Combine data from multiple sources before analysis:

---
steps:
- name: Fetch PR data
run: gh pr list --json ... > /tmp/gh-aw/prs.json
- name: Fetch issue data
run: gh issue list --json ... > /tmp/gh-aw/issues.json
- name: Fetch workflow runs
run: gh run list --json ... > /tmp/gh-aw/runs.json
- name: Combine into unified dataset
run: |
jq -s '{prs: .[0], issues: .[1], runs: .[2]}' \
/tmp/gh-aw/prs.json \
/tmp/gh-aw/issues.json \
/tmp/gh-aw/runs.json \
> /tmp/gh-aw/combined.json
---
# Repository Health Report
Analyze the combined data at `/tmp/gh-aw/combined.json` covering:
- Pull request velocity and review times
- Issue response rates and resolution times
- CI/CD success rates and flaky tests
  • Keep steps deterministic - Same inputs should produce the same outputs; avoid randomness or time-dependent logic.

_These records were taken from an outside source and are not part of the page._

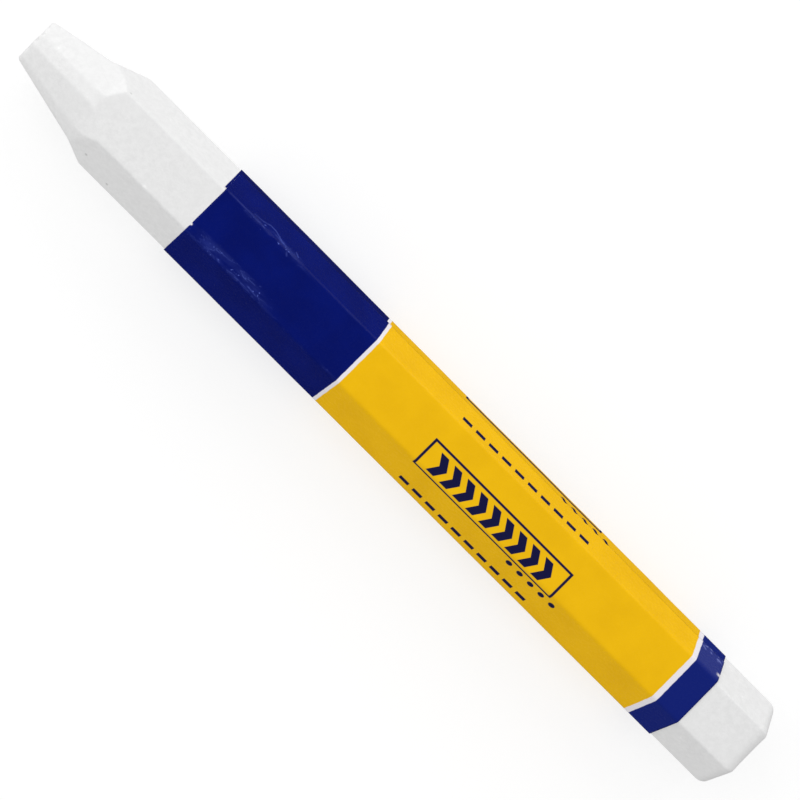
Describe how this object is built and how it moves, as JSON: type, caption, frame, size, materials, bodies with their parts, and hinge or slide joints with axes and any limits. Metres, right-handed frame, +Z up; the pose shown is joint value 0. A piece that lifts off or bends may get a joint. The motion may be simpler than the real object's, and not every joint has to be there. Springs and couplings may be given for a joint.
{
  "type": "wax crayon",
  "caption": "White hexagonal wax marking crayon with a faceted blunt tip and a paper label wrapped round its middle.",
  "frame": {"origin": "on the surface the crayon rests on, below the middle of its length and width", "axes": "+X along the crayon from its tip to its butt end, +Z up from the flat it rests on, +Y across"},
  "size_m": [0.12, 0.0132, 0.0116],
  "materials": {
    "wax": "matte white marking wax, finely mottled",
    "label": "glossy printed paper, yellow with a dark blue band at each end"
  },
  "bodies": {
    "root": {"wax_stick": "wax", "paper_label": "label"}
  },
  "joints": []
}
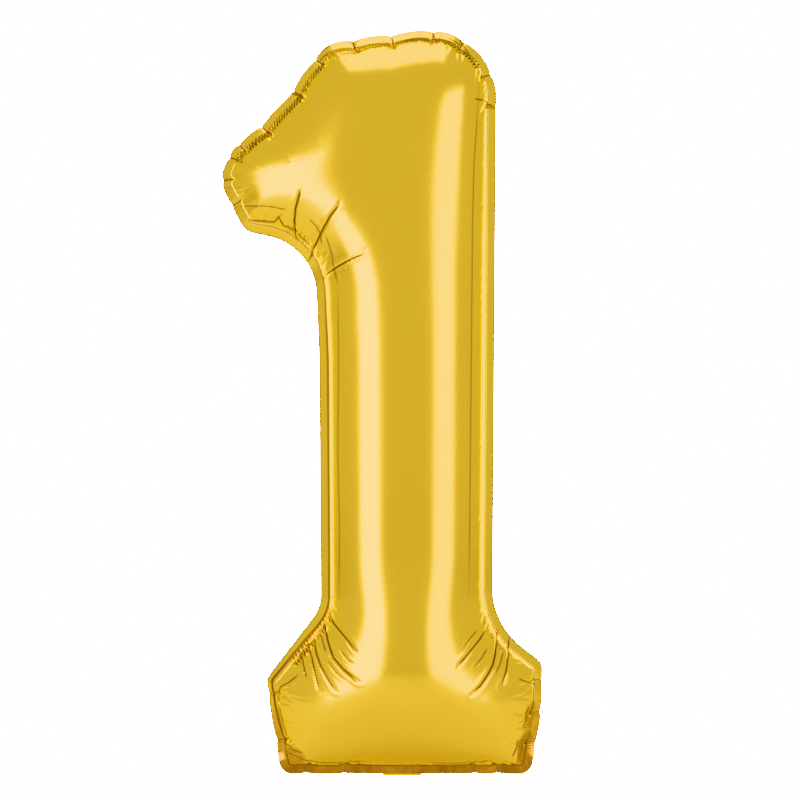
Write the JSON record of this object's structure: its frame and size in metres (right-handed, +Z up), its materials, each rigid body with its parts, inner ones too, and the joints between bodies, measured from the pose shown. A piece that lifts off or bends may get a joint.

  • Pre-compute aggregations - Use jq, awk, or Python to compute statistics upfront, reducing agent token usage.
  • Structure data clearly - Output JSON with clear field names; include a summary file alongside raw data.
  • Document data locations - Tell the agent where to find the data and what format to expect.
  • Use safe outputs - Discussions are ideal for reports (support threading and reactions).